Of a course, as a side-effect he simulataneously strengthens that fetish of association, for any wandering future porn promoters to exploit.
So, yes, the big question — is this fetish that’s been set up and maintained here for commericial advantage, just a fetish for the *words* ‘bitch, slut, whore’ in sexual contexts, which would mostly be merely annoying to those of other sensibilities, or instead a fetish for those other insulting, degrading and mysogynistic *meanings* that the words habitually carry, a thing which might arguably be an actual evil?
And my answers are, ‘I dunno’, ‘I guess it depends on the nature of the mind, and sanity, of the individual person being marketed at’, ‘Hopefully (a), but alas, you have to think it bleeds over a least a little into (b)’ and ‘Haven’t there been huge furiously angry feminist movement schisms over this question?’
:)
I agree with some of the above comments about the very nature of some of a guy’s first experiences with porn: that it is dirty, guilt-inducing past time that must be hidden from prying eyes. Something to be shameful about.

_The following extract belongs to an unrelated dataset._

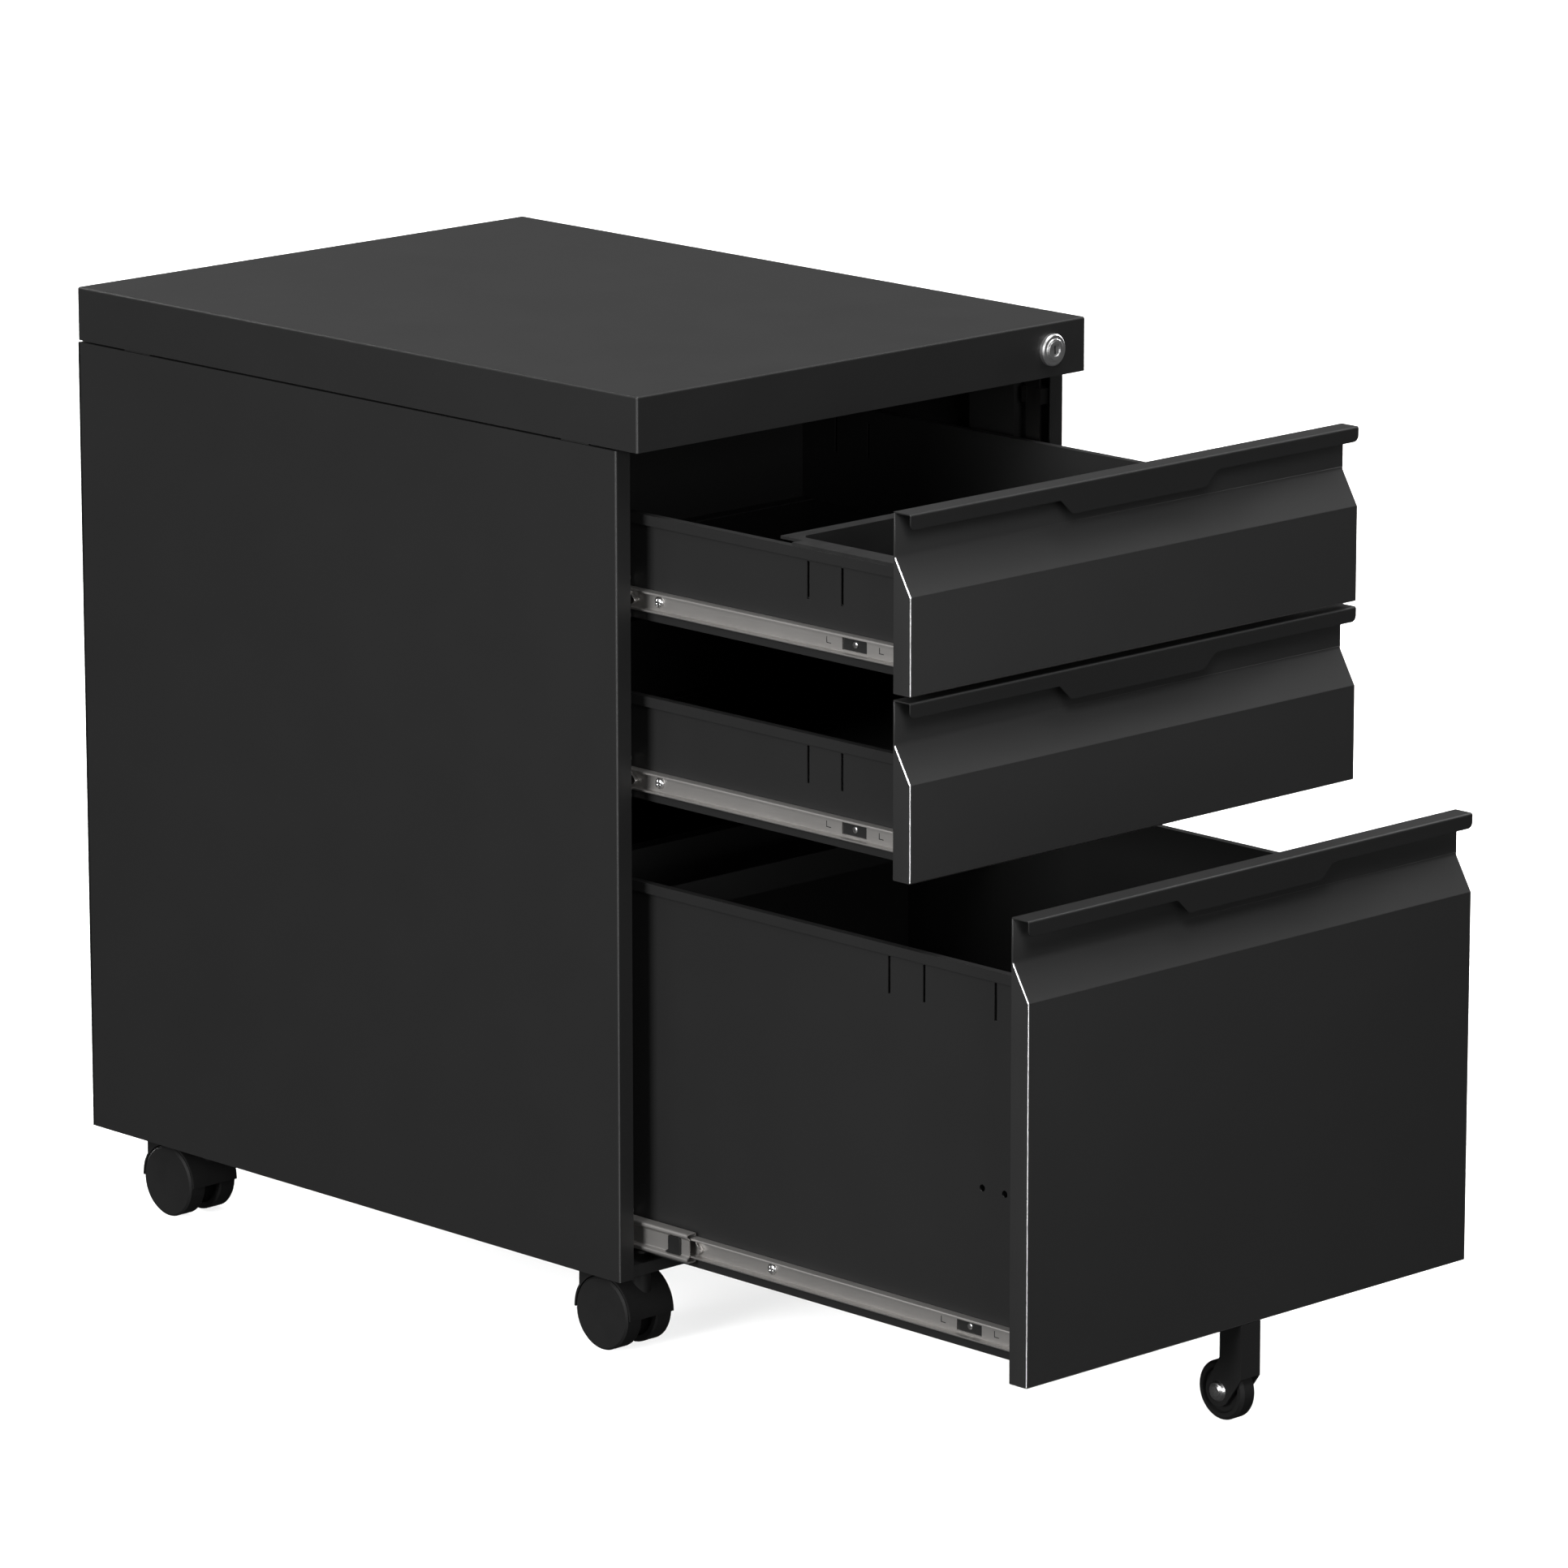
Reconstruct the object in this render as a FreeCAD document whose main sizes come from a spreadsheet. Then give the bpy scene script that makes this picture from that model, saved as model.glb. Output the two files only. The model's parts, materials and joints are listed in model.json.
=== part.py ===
import FreeCAD, Part
import math
import os
import Sketcher

# Mobile three-drawer pedestal cabinet in folded sheet steel.
# Frame: +X to the right of a person facing the drawers, the drawers open towards -Y, +Z up.
# The floor is z = 0. The stored pose has the drawers standing open, and the origin is the
# middle of that footprint. Each piece has its own local frame and a Placement.

V = FreeCAD.Vector
doc = FreeCAD.newDocument("pedestal")
sheet = doc.addObject("Spreadsheet::Sheet", "Dims")

DIMS = [
    # whole cabinet
    ("cab_width", 390, "overall width"),
    ("cab_depth", 530, "cover depth"),
    ("cab_height", 618, "floor to cover top"),
    ("cover_drop", 35, "cover skirt height"),
    ("cover_gauge", 1.0, "cover sheet thickness"),
    ("cover_bend", 1.5, "cover corner radius"),
    ("cover_gap", 1.2, "gap between cover and side panels"),
    ("gauge", 0.9, "body sheet thickness"),
    ("panel_bend", 1.3, "side panel corner radius"),
    ("setback", 19.2, "body front edge behind the cover front"),
    ("body_foot", 55.5, "side panel lower edge above the floor"),
    ("front_return", 11.8, "side panel front flange"),
    ("rear_return", 12, "side panel rear flange"),
    ("top_return", 13, "side panel top flange"),
    ("pan_top", 64, "bottom panel top face above the floor"),
    ("pan_lip", 7.5, "bottom panel lip height"),
    ("rail_wide", 25, "cross rail width"),
    ("rail_inset", 45, "cross rail distance from the cover's front and back"),
    ("post_face", 17.5, "upright inner face, from the cabinet side"),
    ("post_wide", 40, "upright width"),
    ("post_front", 46, "front upright, behind the cover front"),
    ("post_rear", 430, "rear upright, behind the cover front"),
    # drawer fronts
    ("front_deep", 14.3, "drawer front side flange"),
    ("front_gauge", 0.9, "drawer front sheet thickness"),
    ("pull_back", 13, "depth of the pull recess"),
    ("pull_drop", 27.7, "pull recess, top of front to its lower bend"),
    ("bevel_drop", 50, "top of front to the lower end of the bevel"),
    ("lip_drop", 9.5, "pull lip height"),
    ("tab_drop", 19, "pull lip height at the middle tab"),
    ("tab_top", 136.5, "middle tab width at the lip's lower edge"),
    ("tab_low", 116, "middle tab width at its lower edge"),
    ("lip_round", 4, "radius of the lip's lower corners"),
    ("small_high", 110.3, "shallow drawer front height"),
    ("large_high", 286.2, "deep drawer front height"),
    ("base_top", 469.5, "top drawer front, lower edge above the floor"),
    ("base_mid", 355.8, "middle drawer front, lower edge above the floor"),
    ("base_low", 65.3, "deep drawer front, lower edge above the floor"),
    ("open_small", 235, "shallow drawers' opening in the stored pose"),
    ("open_large", 334, "deep drawer's opening in the stored pose"),
    # drawer boxes
    ("box_inset", 30, "drawer side wall, from the cabinet side"),
    ("box_gauge", 0.8, "drawer box sheet thickness"),
    ("box_start", 7, "box front end behind the front face"),
    ("box_long", 455, "drawer box length"),
    ("box_lift", 2.2, "box underside above the front's lower edge"),
    ("small_deep", 66.9, "shallow box height"),
    ("large_deep", 239.3, "deep box height"),
    ("rim_out", 4.5, "side wall rim overhang"),
    ("rim_drop", 6.4, "side wall rim lip height"),
    ("slot_wide", 2, "divider slot width"),
    ("slot_low", 31.8, "divider slot lower end below the rim"),
    ("slot_high", 8.5, "divider slot upper end below the rim"),
    ("back_short", 10, "box back wall lower than the rims by"),
    # slides
    ("slide_long", 450, "slide length"),
    ("slide_start", 37, "slide front end behind the cover front"),
    ("slide_gauge", 1, "slide sheet thickness"),
    ("outer_half", 13.5, "outer member half height"),
    ("outer_deep", 11, "outer member depth"),
    ("middle_half", 9.5, "middle member half height"),
    ("middle_face", 20, "middle member web, from the cabinet side"),
    ("middle_deep", 8, "middle member depth"),
    ("inner_half", 6.5, "inner member half height"),
    ("inner_deep", 6.5, "inner member depth"),
    ("inner_start", 16, "inner member front end behind the drawer front"),
    ("inner_long", 440, "inner member length"),
    ("slide_small", 15.4, "shallow drawer slide axis above the front's lower edge"),
    ("slide_large", 16.2, "deep drawer slide axis above the front's lower edge"),
    ("carry_large", 57, "middle member already drawn out on the deep drawer"),
    ("window_near", 66, "window front edge behind the drawer front"),
    ("window_long", 21, "window length"),
    ("window_high", 8, "window height"),
    ("screw_back", 246.6, "slide screw behind the drawer front"),
    # pen tray
    ("pen_half", 168, "pen tray rim half width"),
    ("pen_front", 15.5, "pen tray front edge behind the drawer front"),
    ("pen_step", 128, "pen tray wide rim, rear end"),
    ("pen_rear", 147, "pen tray rear edge"),
    ("pen_neck", 159.3, "pen tray half width behind the step"),
    ("pen_rim", 1.8, "pen tray rim thickness"),
    ("pen_deep", 34, "pen tray depth"),
    ("pen_well", 152.5, "pen tray well half width"),
    ("pen_wall", 1.6, "pen tray wall thickness"),
    # lock
    ("lock_side", 31, "lock axis from the cabinet's right side"),
    ("lock_down", 17.4, "lock axis below the cover top"),
    ("lock_flange", 10.3, "lock flange radius"),
    ("lock_body", 8, "lock barrel radius"),
    ("lock_bore", 6, "lock barrel bore radius"),
    ("lock_play", 0.05, "lock core radial clearance"),
    ("cam_reach", 9, "cam pin radius from the lock axis"),
    ("bar_side", 14.5, "lock bar face, from the cabinet side"),
    ("bar_gauge", 1.5, "lock bar thickness"),
    ("bar_front", 25, "lock bar behind the cover front"),
    ("bar_wide", 12, "lock bar width"),
    ("bar_foot", 250, "lock bar lower end above the floor"),
    # castors
    ("castor_side", 39, "swivel axis from the cabinet side"),
    ("castor_front", 42.2, "front swivel axis behind the cover front"),
    ("castor_rear", 462.7, "rear swivel axis behind the cover front"),
    ("castor_trail", 15.3, "wheel axis behind the swivel axis"),
    ("wheel_round", 23.6, "castor wheel radius"),
    ("wheel_outer", 19.7, "castor wheel outer face from the middle"),
    ("wheel_inner", 6.2, "castor wheel inner face from the middle"),
    ("hood_gap", 0.7, "hood clearance over the wheel"),
    ("hood_gauge", 1.5, "hood thickness"),
    ("hood_half", 18.6, "hood half width"),
    ("axle_round", 3, "castor axle radius"),
    ("stem_round", 4, "castor stem radius"),
    ("play", 0.05, "radial running clearance"),
    # anti-tip wheel
    ("tip_round", 18.9, "anti-tip wheel radius"),
    ("tip_wide", 12.5, "anti-tip wheel width"),
    ("tip_lift", 0.8, "anti-tip wheel above the floor"),
    ("tip_back", 19.4, "anti-tip axle behind the drawer front"),
    ("fork_deep", 18, "fork cheek depth at its top"),
    ("fork_wide", 17, "fork width"),
    ("fork_gauge", 1.3, "fork sheet thickness"),
]
for row, (alias, value, note) in enumerate(DIMS, 1):
    sheet.set(f"A{row}", note)
    sheet.set(f"B{row}", str(value))
    sheet.setAlias(f"B{row}", alias)
doc.recompute()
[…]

And calling the porn star a bitch, a cunt, and a whore is a way for one guilt-ridden porn-viewer to shift some of the blame to the porn star. It is Eve’s fault, not his, that he took a bite out of that apple. She tempted him. She is nothing more than a wicked temptress, a whore, a cunt, and a bitch.
Interesting. Inane writing customized for search engine optimization and all that geektastic stuff. The dark side of the Internet rearing it’s ugly, pornofied head.
“See the action for yourself at [url deleted].
Oh, and, Save The Whales.”
It’s just marketing. I’d be willing to bet it’s the second choice (how they think their intended audience thinks.) Although there may be some overlap… But a lot of people get into porn online because they think there’s a lot of money in it. (makes sense) Not necessarily because they are that into it.
It bothers me to no end to hear a woman called a bitch, whore or slut because she’s having sex. I’m not sure why it’s permissible for a man to enjoy fucking but if a woman enjoys fucking, sucking or any other permutation of sexual it somehow demeans her.